The complexity and variety of their experiences as well-to-do Chinese immigrants in America of the 1970s and '80s - and what they reveal about her mother's experiences - partly explain why it is difficult for Chang to say, simply, where she's from. She was raised by people who in China would have been "the cream of the crop, the future of the country," Chang says. "In the US, they were just Chinese engineers, scientists, and researchers clinging to their lives."
Her mother, in particular, was trapped in a Hartford, Conn., WASP community that "refused to take her in, but demanded that she keep knocking."
"Beyond the Narrow Gate" then is in part a story about how the past and present experiences of immigrant parents shape their children as Americans.
In the current rash of Asian-American writers, Chang is often compared to Amy Tan. It's a comparison that Chang, with her usual directness, finds inaccurate. "Tan's book ['The Joy Luck Club'] is about the Chinatown experience," she emphasizes, "about women who come from all different parts of China and knew each other in San Francisco." Her own book, she says, is really about the reverse: "women from similar backgrounds, a certain class and value system, and [yet] they ended up very different sorts of women."
Born in 1937, Chang's mother fled to Taiwan with her family in 1948 when the Red Army marched into China. Later orphaned, she ended up raising her younger siblings. She eventually won a scholarship from the Catholic Church to a college in Virginia.
The daughter growing up knew almost nothing of these experiences, and certainly not how her mother felt about them. Chinese people are traditionally reserved, Chang says. And it didn't help that her mother's leveling memory took all events, traumatic or mundane, and folded them equally into an inaccessible past.
For example, the mother mentions casually one day that she'd fled China with gold bars sewn into her belt; they were, she said, "so heavy."
"She might as well have been talking about a bag of groceries for all the emotion she displayed," Chang writes. "When she happened to mention the fact that her grandmother had been an opium addict with bound feet, I accepted the news with equal equanimity. Her delivery was so matter-of-fact I assumed everyone's grandmother had a hookah collection and wore shoes that measured a mere 3-1/2 inches."
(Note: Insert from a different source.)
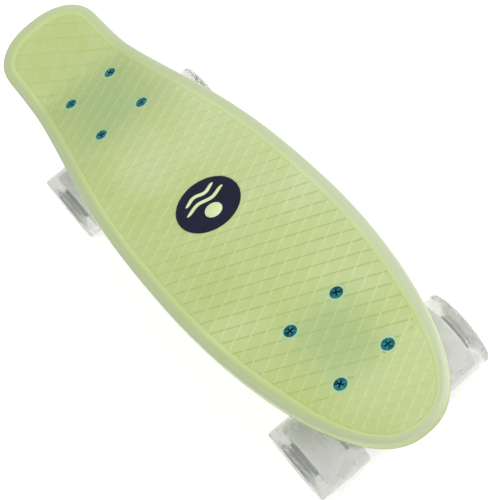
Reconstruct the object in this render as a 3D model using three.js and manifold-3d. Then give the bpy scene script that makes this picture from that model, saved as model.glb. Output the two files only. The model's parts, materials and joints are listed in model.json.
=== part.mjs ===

It wasn't long before Chang realized the particularity of her situation: a Chinese-American kid from a distinguished Chinese family (on the "wrong side" in the revolution) living in an upper-middle class WASP neighborhood. And it was a realization that made her unhappy. Chinese immigrants like her parents didn't enjoy the comforts of community that traditional Chinatown ghettos provided. They were hunkered down as engineers and researchers in suburban America.
The author despised these immigrants for their timidity, but she also hated "ugly and depressing" Chinatown when she was a child. She did everything she could to reject her Chinese identity, refusing to learn Chinese or cook native dishes.
In college, under the influence of West Coast first-generation Chinese who were comfortable with their identity, she tried to embrace her own. Having come from communities where they were part of majorities, the other kids were unselfconscious. They were neither assimilationist slaves nor locked into Chinatown ghettos.
Chang says the reaction to her book depends upon the generation. "The 20-somethings say 'That's just my story,' and they're happy I told it because their parents won't talk to them." But amazon.com reader-response reviews from Chinese-Americans have taken her to task for disclosing skeletons in the closet, Chang says. "There are a lot of things you're just not supposed to talk about."
"Beyond the Narrow Gate" is a coming-of-age book that wrestles with identity politics in an immigrant community and an old question: How do you reconcile assimilation with having roots elsewhere?
Chang's answer is blunt and not too fashionable. You can't, she says. Although her generation is more confident and more open than her parents', she says, "We can't choose roots and belonging. Society allows one or the other."